● What to produce
For the material that follows, return exactly the lines from the one with "const nearFoot = foot();" through the one with "obj.parent = None", both ends included.
++++++++++
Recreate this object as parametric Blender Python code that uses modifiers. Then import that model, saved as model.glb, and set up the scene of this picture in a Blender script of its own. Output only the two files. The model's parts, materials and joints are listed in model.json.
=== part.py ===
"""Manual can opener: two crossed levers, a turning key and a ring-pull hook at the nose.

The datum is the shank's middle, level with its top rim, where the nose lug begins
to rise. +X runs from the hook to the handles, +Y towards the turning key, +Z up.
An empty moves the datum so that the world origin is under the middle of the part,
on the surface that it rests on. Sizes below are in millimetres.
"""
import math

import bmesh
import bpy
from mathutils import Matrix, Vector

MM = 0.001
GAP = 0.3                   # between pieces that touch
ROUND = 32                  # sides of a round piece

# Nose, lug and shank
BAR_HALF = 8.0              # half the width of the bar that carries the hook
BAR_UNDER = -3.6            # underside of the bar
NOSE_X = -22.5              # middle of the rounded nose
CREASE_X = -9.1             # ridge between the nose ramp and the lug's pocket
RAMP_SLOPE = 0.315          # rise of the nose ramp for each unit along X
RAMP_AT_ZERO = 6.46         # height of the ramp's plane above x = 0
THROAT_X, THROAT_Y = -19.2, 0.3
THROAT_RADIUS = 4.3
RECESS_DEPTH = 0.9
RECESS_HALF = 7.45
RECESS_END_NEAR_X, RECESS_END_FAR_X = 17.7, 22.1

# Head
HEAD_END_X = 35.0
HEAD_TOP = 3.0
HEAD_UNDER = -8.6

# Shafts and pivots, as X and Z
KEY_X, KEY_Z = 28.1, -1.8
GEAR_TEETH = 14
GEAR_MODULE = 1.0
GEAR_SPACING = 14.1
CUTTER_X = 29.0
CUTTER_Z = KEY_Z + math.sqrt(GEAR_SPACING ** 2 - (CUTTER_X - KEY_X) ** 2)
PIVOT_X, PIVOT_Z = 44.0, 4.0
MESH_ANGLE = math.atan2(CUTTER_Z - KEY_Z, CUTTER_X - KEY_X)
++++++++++
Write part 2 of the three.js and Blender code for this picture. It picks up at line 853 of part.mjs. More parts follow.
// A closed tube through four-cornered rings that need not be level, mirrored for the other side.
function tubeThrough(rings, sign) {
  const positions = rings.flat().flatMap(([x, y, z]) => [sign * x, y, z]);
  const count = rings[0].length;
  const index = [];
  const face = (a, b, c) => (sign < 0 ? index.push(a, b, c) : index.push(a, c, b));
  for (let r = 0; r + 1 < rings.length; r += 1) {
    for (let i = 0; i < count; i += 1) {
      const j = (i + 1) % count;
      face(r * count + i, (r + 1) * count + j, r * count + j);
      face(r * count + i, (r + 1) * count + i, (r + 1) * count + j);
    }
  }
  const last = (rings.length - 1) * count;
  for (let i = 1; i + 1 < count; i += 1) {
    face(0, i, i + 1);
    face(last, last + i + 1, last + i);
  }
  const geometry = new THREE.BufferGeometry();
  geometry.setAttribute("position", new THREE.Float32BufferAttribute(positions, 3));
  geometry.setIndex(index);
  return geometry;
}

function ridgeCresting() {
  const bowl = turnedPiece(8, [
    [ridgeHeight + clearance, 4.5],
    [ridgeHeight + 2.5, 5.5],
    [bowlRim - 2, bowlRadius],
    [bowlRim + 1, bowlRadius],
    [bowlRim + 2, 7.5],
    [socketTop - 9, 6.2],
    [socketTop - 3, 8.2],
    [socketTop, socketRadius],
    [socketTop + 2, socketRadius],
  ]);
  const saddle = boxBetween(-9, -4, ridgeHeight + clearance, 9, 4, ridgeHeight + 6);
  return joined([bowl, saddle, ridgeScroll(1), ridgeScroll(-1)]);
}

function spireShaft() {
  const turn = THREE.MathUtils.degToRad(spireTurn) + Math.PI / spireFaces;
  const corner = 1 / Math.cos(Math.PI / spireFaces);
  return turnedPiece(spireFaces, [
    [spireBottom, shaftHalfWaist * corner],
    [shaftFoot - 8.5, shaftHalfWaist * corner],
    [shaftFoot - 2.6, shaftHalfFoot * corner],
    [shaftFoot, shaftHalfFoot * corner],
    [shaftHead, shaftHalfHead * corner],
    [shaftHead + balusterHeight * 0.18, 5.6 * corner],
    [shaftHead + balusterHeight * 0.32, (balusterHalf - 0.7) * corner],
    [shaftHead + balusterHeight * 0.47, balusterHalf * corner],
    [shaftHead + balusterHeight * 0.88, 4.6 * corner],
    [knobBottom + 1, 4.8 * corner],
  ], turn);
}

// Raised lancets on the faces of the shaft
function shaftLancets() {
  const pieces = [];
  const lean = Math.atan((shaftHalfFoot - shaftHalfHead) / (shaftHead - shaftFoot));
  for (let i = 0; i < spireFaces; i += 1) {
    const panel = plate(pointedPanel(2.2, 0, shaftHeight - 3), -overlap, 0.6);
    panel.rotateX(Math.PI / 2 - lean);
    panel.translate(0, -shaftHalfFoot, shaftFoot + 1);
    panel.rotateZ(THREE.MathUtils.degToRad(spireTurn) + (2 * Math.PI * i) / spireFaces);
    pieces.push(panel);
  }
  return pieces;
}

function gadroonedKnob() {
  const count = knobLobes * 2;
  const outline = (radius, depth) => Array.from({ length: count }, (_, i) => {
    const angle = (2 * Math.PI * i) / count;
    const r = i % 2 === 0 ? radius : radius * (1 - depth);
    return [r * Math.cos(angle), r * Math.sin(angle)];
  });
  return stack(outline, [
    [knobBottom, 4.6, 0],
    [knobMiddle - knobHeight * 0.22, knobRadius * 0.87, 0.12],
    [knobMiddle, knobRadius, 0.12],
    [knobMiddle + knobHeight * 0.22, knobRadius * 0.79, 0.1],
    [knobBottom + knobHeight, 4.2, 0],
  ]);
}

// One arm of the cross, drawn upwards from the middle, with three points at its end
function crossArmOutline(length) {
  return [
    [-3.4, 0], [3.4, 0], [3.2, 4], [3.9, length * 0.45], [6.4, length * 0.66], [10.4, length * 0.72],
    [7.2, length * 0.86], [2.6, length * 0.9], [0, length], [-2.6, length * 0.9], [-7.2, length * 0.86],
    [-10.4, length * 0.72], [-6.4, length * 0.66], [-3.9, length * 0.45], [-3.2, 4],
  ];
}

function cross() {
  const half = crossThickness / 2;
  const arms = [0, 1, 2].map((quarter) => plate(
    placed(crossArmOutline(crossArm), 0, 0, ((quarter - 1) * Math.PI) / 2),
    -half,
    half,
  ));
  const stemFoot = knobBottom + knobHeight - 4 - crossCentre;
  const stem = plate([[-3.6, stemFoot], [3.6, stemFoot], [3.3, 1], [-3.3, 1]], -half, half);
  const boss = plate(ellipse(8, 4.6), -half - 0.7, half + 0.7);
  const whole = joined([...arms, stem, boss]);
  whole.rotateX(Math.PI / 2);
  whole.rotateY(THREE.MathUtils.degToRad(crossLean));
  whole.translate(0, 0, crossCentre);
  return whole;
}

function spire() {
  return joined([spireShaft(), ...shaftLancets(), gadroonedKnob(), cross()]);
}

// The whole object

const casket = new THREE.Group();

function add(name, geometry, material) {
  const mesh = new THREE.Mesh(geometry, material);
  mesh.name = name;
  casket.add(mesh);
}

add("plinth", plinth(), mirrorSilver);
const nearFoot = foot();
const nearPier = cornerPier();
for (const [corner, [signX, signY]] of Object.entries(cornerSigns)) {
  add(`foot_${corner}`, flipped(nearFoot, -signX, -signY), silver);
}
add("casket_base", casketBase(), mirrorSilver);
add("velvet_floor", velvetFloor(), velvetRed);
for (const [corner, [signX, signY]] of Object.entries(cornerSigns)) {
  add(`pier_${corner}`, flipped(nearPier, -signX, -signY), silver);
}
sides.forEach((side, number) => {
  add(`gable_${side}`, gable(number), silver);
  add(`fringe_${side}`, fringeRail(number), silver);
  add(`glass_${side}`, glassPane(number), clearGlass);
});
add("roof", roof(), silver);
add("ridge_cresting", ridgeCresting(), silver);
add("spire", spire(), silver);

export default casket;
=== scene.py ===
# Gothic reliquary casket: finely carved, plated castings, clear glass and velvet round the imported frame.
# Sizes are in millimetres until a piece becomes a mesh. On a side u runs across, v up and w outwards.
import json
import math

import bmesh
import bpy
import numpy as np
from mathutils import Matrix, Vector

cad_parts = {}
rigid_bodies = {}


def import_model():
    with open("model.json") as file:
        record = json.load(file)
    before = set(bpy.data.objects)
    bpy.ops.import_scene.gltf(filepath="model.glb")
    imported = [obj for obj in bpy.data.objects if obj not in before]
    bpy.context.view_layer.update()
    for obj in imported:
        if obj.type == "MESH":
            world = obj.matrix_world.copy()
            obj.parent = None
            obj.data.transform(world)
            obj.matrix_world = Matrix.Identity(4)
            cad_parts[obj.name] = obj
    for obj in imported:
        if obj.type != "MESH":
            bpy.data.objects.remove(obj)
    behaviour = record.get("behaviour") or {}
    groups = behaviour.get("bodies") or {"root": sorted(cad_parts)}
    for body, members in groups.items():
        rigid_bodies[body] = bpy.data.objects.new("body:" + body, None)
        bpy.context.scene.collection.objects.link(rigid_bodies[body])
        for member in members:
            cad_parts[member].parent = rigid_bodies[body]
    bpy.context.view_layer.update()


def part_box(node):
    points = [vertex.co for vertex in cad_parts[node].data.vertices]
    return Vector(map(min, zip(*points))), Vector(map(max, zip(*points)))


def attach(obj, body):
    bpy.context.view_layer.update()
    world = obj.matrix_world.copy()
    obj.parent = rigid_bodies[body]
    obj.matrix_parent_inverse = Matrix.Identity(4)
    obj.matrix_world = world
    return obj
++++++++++
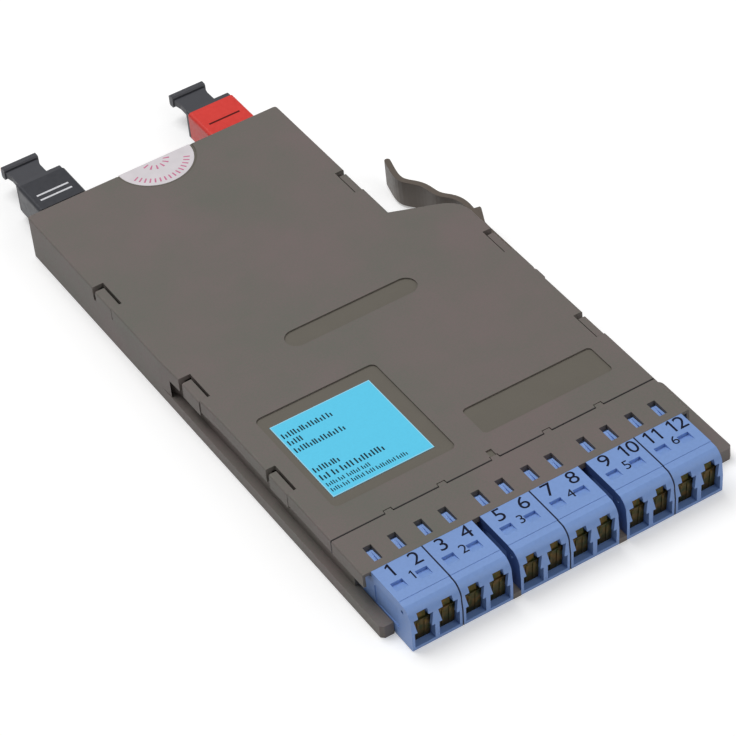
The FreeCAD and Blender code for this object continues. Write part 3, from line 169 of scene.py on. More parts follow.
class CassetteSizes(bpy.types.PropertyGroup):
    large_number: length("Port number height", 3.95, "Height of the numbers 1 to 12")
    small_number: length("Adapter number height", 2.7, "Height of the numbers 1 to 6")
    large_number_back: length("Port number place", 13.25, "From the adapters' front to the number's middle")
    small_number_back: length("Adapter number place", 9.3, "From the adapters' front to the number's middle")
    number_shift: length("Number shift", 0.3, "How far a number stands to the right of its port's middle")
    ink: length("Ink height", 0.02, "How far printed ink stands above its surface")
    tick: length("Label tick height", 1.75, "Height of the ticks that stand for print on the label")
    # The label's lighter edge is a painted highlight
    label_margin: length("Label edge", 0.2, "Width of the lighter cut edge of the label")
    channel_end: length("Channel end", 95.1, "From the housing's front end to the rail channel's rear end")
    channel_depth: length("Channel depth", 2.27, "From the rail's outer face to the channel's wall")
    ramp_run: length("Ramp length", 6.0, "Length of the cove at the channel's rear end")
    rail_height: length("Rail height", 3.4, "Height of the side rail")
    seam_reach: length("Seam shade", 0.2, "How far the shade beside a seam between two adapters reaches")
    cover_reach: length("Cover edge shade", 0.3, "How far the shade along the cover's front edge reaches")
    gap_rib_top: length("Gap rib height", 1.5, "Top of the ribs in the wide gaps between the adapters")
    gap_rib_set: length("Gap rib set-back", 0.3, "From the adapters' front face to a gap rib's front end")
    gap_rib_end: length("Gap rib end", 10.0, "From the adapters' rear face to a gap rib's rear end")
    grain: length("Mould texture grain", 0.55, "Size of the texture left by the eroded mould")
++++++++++
● Final answer
const nearFoot = foot();
const nearPier = cornerPier();
for (const [corner, [signX, signY]] of Object.entries(cornerSigns)) {
  add(`foot_${corner}`, flipped(nearFoot, -signX, -signY), silver);
}
add("casket_base", casketBase(), mirrorSilver);
add("velvet_floor", velvetFloor(), velvetRed);
for (const [corner, [signX, signY]] of Object.entries(cornerSigns)) {
  add(`pier_${corner}`, flipped(nearPier, -signX, -signY), silver);
}
sides.forEach((side, number) => {
  add(`gable_${side}`, gable(number), silver);
  add(`fringe_${side}`, fringeRail(number), silver);
  add(`glass_${side}`, glassPane(number), clearGlass);
});
add("roof", roof(), silver);
add("ridge_cresting", ridgeCresting(), silver);
add("spire", spire(), silver);

export default casket;
=== scene.py ===
# Gothic reliquary casket: finely carved, plated castings, clear glass and velvet round the imported frame.
# Sizes are in millimetres until a piece becomes a mesh. On a side u runs across, v up and w outwards.
import json
import math

import bmesh
import bpy
import numpy as np
from mathutils import Matrix, Vector

cad_parts = {}
rigid_bodies = {}


def import_model():
    with open("model.json") as file:
        record = json.load(file)
    before = set(bpy.data.objects)
    bpy.ops.import_scene.gltf(filepath="model.glb")
    imported = [obj for obj in bpy.data.objects if obj not in before]
    bpy.context.view_layer.update()
    for obj in imported:
        if obj.type == "MESH":
            world = obj.matrix_world.copy()
            obj.parent = None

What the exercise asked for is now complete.